Stated goal: Output all of the data below exactly as given.

Data extract:
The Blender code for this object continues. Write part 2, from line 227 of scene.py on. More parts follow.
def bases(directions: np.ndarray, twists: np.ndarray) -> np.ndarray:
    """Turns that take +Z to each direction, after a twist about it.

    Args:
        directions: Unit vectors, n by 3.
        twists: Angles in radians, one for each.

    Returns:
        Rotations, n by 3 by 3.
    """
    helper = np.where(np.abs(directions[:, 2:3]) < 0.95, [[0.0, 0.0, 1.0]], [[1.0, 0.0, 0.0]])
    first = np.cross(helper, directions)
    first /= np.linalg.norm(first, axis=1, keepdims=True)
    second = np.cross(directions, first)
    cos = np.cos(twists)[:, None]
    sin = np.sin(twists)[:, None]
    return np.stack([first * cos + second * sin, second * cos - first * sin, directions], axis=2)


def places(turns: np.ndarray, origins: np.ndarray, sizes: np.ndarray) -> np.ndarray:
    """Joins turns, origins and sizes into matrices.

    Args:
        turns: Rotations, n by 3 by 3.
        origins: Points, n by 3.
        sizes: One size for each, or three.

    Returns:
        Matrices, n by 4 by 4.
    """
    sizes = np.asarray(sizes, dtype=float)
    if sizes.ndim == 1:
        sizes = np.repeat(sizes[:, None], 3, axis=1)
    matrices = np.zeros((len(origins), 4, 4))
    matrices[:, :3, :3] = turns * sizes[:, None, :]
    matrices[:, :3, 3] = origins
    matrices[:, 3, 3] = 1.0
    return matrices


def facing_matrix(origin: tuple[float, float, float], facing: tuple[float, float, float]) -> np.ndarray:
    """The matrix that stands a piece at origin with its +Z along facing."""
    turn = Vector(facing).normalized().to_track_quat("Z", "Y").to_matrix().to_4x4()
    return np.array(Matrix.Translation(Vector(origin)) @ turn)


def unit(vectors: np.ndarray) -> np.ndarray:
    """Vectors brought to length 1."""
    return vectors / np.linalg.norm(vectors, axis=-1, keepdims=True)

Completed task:
The Blender code for this object continues. Write part 2, from line 227 of scene.py on. More parts follow.
def bases(directions: np.ndarray, twists: np.ndarray) -> np.ndarray:
    """Turns that take +Z to each direction, after a twist about it.

    Args:
        directions: Unit vectors, n by 3.
        twists: Angles in radians, one for each.

    Returns:
        Rotations, n by 3 by 3.
    """
    helper = np.where(np.abs(directions[:, 2:3]) < 0.95, [[0.0, 0.0, 1.0]], [[1.0, 0.0, 0.0]])
    first = np.cross(helper, directions)
    first /= np.linalg.norm(first, axis=1, keepdims=True)
    second = np.cross(directions, first)
    cos = np.cos(twists)[:, None]
    sin = np.sin(twists)[:, None]
    return np.stack([first * cos + second * sin, second * cos - first * sin, directions], axis=2)


def places(turns: np.ndarray, origins: np.ndarray, sizes: np.ndarray) -> np.ndarray:
    """Joins turns, origins and sizes into matrices.

    Args:
        turns: Rotations, n by 3 by 3.
        origins: Points, n by 3.
        sizes: One size for each, or three.

    Returns:
        Matrices, n by 4 by 4.
    """
    sizes = np.asarray(sizes, dtype=float)
    if sizes.ndim == 1:
        sizes = np.repeat(sizes[:, None], 3, axis=1)
    matrices = np.zeros((len(origins), 4, 4))
    matrices[:, :3, :3] = turns * sizes[:, None, :]
    matrices[:, :3, 3] = origins
    matrices[:, 3, 3] = 1.0
    return matrices


def facing_matrix(origin: tuple[float, float, float], facing: tuple[float, float, float]) -> np.ndarray:
    """The matrix that stands a piece at origin with its +Z along facing."""
    turn = Vector(facing).normalized().to_track_quat("Z", "Y").to_matrix().to_4x4()
    return np.array(Matrix.Translation(Vector(origin)) @ turn)


def unit(vectors: np.ndarray) -> np.ndarray:
    """Vectors brought to length 1."""
    return vectors / np.linalg.norm(vectors, axis=-1, keepdims=True)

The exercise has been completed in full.